Essegian, a right-handed batter, was supposed to face lefty Billy Pierce, who hurt himself during his warmup pitches prior to the ninth, prompting Lopez to insert right-handed pitcher Ray Moore. Already out of the game because of the announced substitution, Snider told Essegian, “Nobody has ever pinch-hit for me in a World Series before, so you’d better hit another home run.” Essegian obliged, putting the finishing touches on a Dodger championship in just their second season on the West Coast.

Decades later, Essegian’s wife Holly asked Snider if he would sign a baseball for her husband. The message on the ball read: “Chuck – You can pinch-hit for me any time! – Duke”.

(Photo: The Chicago White Sox played Games 3, 4 and 5 of the 1959 World Series against the Dodgers at the Los Angeles Memorial Coliseum. The three games drew a total of 277,750 fans and remain the three largest postseason crowds in MLB history.)

Ticket Please …

When Dodger Stadium opened in 1962, general admission patrons in the Left and Right Field Pavilions were supposed to use a “coin” system, similar to a subway token. The concept made sense in terms of saving costs of printing tickets. But the pennant race in 1962 produced “coin horders,” which meant enterprising fans would purchase extra coins to ensure seating for a Dodgers-Giants game in late July. When overflow crowds appeared around the Pavilion box offices, the coin concept was scrapped in favor of the paper tickets.

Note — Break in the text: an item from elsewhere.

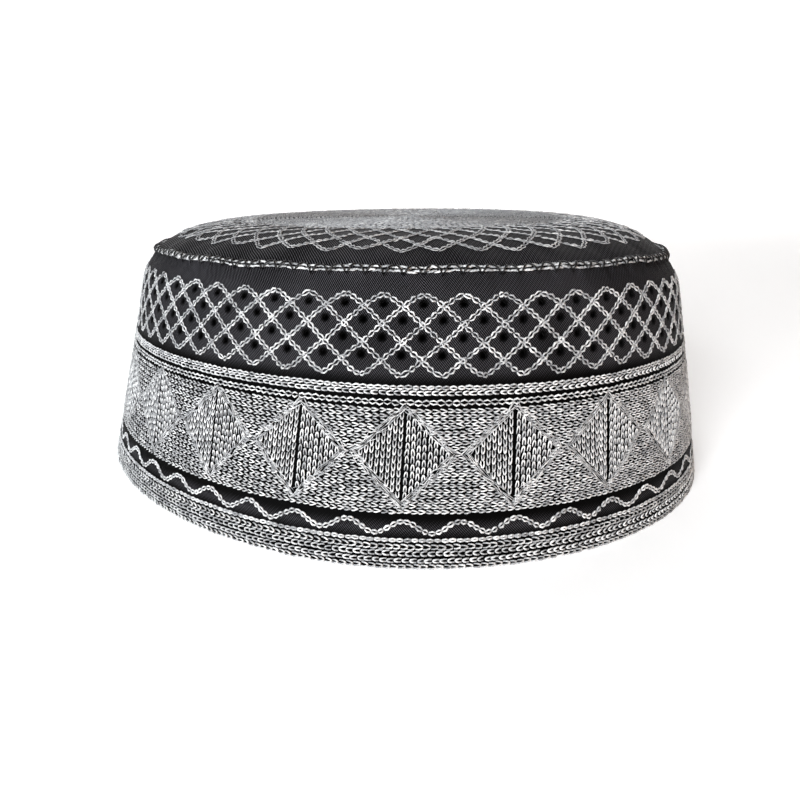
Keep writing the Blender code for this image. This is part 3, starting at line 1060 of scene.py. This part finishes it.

Each side of the coin featured the “LA” logos of both the Dodgers and American League Angels. During their time at Dodger Stadium from 1962-65 the Angels referred to their home games as being played at “Chavez Ravine.” The coins remained in storage at Dodger Stadium until the 30th anniversary of the ballpark in 1992 when some of the inventory was made into a three-coin gift set for season-ticket customers.

PHOTO: General admission coins from Dodger Stadium in 1962; the Dodgers Yearbook that season touted the roads to the new ballpark. The American League Angels played at “Chavez Ravine” from 1962-65.